Task details
Repeat exactly, please, the lines that begin at the start of the listing and end at the line holding "lengths, *values = line".
· · · · ·
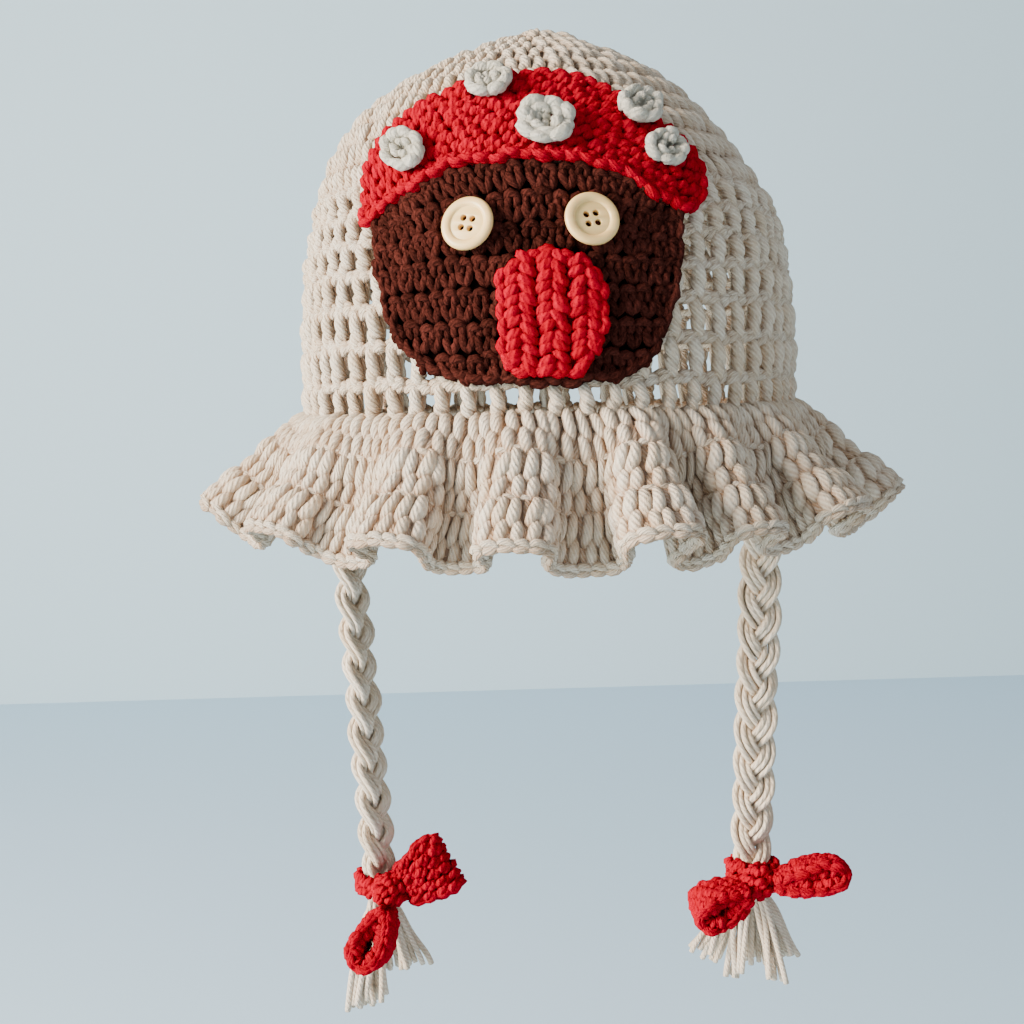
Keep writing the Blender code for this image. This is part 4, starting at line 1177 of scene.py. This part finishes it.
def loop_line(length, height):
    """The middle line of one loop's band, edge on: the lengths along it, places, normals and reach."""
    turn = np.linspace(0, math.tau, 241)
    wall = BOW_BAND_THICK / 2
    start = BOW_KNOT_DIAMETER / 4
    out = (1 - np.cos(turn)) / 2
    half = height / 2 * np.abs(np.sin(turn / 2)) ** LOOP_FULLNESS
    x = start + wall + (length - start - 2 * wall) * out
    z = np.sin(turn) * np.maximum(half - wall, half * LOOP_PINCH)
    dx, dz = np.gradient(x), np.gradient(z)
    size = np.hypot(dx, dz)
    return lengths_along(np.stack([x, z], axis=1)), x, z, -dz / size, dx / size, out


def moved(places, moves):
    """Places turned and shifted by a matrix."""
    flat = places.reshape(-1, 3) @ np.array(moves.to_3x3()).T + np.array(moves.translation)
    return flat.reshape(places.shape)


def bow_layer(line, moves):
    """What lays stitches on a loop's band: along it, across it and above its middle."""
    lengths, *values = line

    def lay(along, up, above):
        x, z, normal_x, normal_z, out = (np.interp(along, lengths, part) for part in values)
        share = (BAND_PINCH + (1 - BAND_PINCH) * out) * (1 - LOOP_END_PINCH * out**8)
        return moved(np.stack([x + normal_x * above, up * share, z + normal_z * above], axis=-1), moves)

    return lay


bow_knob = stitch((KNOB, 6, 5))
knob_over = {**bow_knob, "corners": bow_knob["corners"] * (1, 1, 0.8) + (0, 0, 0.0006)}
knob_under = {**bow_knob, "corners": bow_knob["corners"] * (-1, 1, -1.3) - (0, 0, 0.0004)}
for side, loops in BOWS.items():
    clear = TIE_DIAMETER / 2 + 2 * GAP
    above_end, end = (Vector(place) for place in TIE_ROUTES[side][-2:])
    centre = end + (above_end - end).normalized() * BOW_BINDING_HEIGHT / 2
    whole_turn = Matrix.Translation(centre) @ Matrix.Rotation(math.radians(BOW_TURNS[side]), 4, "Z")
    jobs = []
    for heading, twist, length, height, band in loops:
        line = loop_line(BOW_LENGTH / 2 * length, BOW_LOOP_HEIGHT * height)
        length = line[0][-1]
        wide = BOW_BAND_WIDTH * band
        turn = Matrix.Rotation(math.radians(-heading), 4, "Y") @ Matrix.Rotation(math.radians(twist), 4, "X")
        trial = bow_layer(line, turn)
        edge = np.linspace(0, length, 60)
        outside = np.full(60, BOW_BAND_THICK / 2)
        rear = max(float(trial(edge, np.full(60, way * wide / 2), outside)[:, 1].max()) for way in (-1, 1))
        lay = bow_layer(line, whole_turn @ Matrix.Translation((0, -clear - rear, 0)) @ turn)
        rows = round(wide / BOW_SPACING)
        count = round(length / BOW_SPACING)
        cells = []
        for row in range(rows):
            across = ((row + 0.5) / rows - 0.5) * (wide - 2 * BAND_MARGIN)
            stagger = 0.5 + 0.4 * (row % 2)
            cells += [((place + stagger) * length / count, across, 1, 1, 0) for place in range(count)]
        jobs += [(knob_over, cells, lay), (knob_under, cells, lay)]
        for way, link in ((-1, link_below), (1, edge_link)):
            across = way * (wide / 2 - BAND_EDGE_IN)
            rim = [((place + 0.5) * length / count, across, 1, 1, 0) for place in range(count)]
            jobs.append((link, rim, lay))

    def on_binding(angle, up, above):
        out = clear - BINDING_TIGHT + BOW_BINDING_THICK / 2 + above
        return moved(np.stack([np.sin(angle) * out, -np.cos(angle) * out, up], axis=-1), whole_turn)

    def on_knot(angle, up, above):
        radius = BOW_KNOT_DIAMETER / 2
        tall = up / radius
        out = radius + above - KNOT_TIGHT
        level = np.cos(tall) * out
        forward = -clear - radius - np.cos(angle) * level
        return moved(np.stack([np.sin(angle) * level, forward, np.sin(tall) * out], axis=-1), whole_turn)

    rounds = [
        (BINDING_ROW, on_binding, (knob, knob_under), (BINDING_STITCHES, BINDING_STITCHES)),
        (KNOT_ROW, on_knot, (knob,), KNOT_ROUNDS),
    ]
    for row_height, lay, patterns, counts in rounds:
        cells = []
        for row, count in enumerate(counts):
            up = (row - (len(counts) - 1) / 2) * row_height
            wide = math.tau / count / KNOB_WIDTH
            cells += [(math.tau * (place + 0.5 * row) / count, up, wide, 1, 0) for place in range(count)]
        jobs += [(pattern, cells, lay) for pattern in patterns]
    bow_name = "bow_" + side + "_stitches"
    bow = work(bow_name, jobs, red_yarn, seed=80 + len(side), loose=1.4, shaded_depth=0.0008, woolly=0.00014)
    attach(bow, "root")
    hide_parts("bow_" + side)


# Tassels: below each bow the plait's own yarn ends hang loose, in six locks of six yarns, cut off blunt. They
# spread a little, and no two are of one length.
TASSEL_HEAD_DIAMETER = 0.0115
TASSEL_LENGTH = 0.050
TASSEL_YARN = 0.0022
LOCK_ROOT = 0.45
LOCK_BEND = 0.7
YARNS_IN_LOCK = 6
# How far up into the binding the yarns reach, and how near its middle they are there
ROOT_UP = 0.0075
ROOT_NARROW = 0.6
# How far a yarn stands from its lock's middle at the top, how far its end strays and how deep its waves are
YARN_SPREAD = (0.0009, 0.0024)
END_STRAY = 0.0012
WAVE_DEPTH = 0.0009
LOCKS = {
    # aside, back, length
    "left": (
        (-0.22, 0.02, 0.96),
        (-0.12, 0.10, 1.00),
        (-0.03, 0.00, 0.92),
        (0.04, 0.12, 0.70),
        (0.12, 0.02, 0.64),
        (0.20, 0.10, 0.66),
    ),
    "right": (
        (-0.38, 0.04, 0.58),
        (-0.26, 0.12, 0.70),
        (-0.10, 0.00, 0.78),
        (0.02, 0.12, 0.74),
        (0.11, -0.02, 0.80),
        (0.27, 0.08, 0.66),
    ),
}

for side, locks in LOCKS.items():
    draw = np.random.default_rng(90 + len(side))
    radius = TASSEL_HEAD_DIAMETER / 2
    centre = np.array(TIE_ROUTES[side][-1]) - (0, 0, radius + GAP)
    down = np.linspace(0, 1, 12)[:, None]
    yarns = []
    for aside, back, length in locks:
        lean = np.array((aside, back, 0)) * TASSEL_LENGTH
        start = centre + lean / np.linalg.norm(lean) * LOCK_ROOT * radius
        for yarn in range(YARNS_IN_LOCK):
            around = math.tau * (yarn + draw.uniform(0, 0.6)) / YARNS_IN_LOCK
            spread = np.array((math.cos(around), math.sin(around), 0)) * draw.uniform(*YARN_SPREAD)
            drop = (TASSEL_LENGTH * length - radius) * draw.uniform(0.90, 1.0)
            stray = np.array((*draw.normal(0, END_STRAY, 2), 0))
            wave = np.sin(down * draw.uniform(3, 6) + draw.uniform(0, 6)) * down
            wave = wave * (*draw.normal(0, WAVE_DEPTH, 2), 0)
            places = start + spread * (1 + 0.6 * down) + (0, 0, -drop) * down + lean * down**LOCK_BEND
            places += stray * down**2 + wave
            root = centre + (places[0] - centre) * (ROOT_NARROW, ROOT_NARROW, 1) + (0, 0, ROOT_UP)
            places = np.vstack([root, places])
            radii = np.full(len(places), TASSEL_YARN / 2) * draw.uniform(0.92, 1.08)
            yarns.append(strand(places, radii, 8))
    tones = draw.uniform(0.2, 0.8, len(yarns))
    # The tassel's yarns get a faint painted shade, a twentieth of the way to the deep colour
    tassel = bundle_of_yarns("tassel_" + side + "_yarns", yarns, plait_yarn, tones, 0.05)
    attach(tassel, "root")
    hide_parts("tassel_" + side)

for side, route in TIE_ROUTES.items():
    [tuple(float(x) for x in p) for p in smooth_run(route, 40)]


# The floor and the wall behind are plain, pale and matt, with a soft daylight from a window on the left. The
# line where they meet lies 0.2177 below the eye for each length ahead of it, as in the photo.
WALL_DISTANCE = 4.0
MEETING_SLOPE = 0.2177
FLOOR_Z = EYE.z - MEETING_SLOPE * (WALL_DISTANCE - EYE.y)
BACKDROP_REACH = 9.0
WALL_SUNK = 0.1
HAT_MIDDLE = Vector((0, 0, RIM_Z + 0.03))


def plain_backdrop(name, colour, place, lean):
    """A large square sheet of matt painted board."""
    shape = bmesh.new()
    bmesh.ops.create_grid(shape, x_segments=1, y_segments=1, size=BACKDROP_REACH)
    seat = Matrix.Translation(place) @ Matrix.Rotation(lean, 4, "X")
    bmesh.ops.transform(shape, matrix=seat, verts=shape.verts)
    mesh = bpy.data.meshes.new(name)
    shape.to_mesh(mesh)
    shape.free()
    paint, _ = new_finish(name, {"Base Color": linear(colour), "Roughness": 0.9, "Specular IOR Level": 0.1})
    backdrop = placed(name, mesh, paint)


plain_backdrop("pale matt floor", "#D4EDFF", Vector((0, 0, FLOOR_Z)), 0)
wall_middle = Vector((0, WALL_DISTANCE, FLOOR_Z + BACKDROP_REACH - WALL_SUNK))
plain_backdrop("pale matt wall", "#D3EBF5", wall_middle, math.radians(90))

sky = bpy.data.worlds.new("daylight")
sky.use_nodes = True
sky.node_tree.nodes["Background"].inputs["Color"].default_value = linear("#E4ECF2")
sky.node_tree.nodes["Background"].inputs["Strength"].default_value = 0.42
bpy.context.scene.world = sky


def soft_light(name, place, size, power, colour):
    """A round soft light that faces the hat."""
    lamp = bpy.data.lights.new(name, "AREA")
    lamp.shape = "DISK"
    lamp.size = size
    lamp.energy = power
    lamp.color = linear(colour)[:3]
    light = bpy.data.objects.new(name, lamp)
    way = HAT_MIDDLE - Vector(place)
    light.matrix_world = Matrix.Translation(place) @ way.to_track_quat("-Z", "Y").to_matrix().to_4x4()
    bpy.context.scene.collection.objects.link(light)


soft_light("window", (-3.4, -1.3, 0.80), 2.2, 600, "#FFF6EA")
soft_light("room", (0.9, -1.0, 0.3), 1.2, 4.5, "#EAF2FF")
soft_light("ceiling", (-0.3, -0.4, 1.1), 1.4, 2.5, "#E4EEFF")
· · · · ·
Result
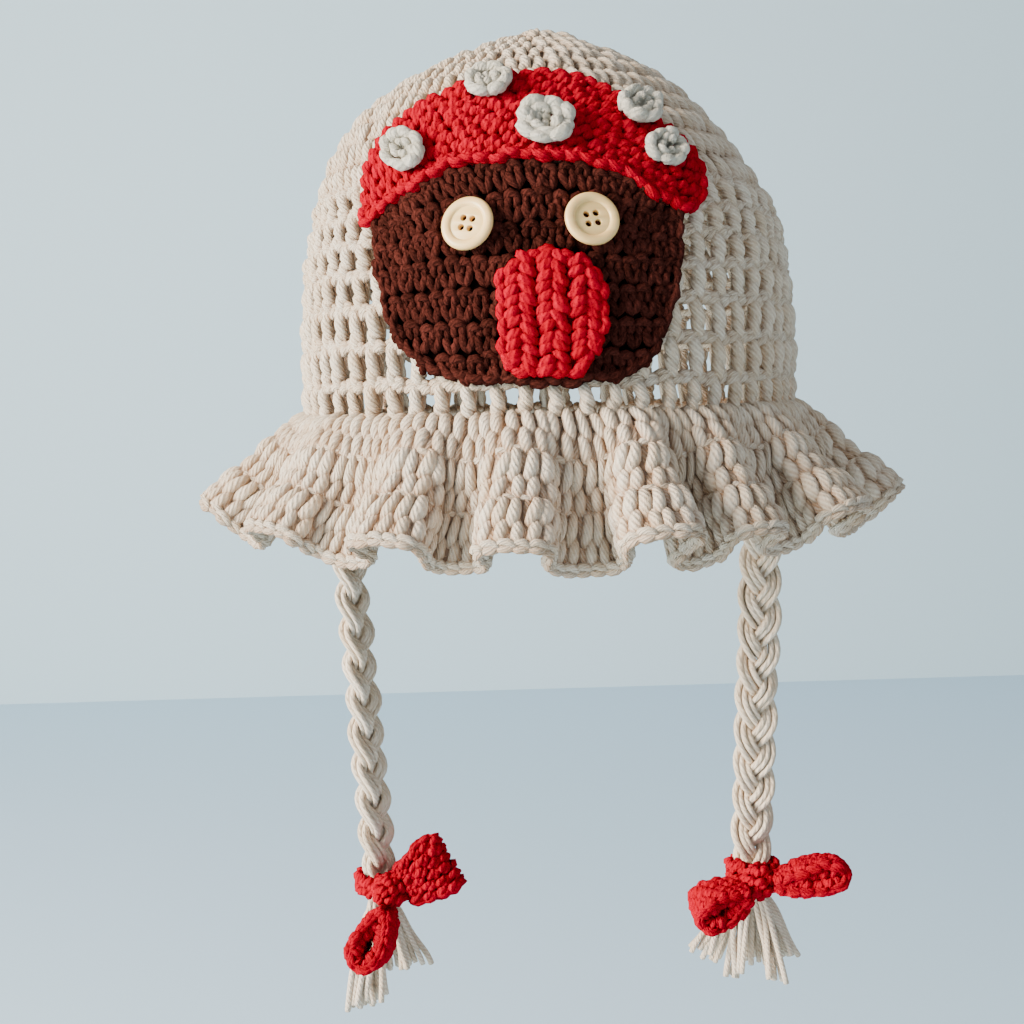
Keep writing the Blender code for this image. This is part 4, starting at line 1177 of scene.py. This part finishes it.
def loop_line(length, height):
    """The middle line of one loop's band, edge on: the lengths along it, places, normals and reach."""
    turn = np.linspace(0, math.tau, 241)
    wall = BOW_BAND_THICK / 2
    start = BOW_KNOT_DIAMETER / 4
    out = (1 - np.cos(turn)) / 2
    half = height / 2 * np.abs(np.sin(turn / 2)) ** LOOP_FULLNESS
    x = start + wall + (length - start - 2 * wall) * out
    z = np.sin(turn) * np.maximum(half - wall, half * LOOP_PINCH)
    dx, dz = np.gradient(x), np.gradient(z)
    size = np.hypot(dx, dz)
    return lengths_along(np.stack([x, z], axis=1)), x, z, -dz / size, dx / size, out


def moved(places, moves):
    """Places turned and shifted by a matrix."""
    flat = places.reshape(-1, 3) @ np.array(moves.to_3x3()).T + np.array(moves.translation)
    return flat.reshape(places.shape)


def bow_layer(line, moves):
    """What lays stitches on a loop's band: along it, across it and above its middle."""
    lengths, *values = line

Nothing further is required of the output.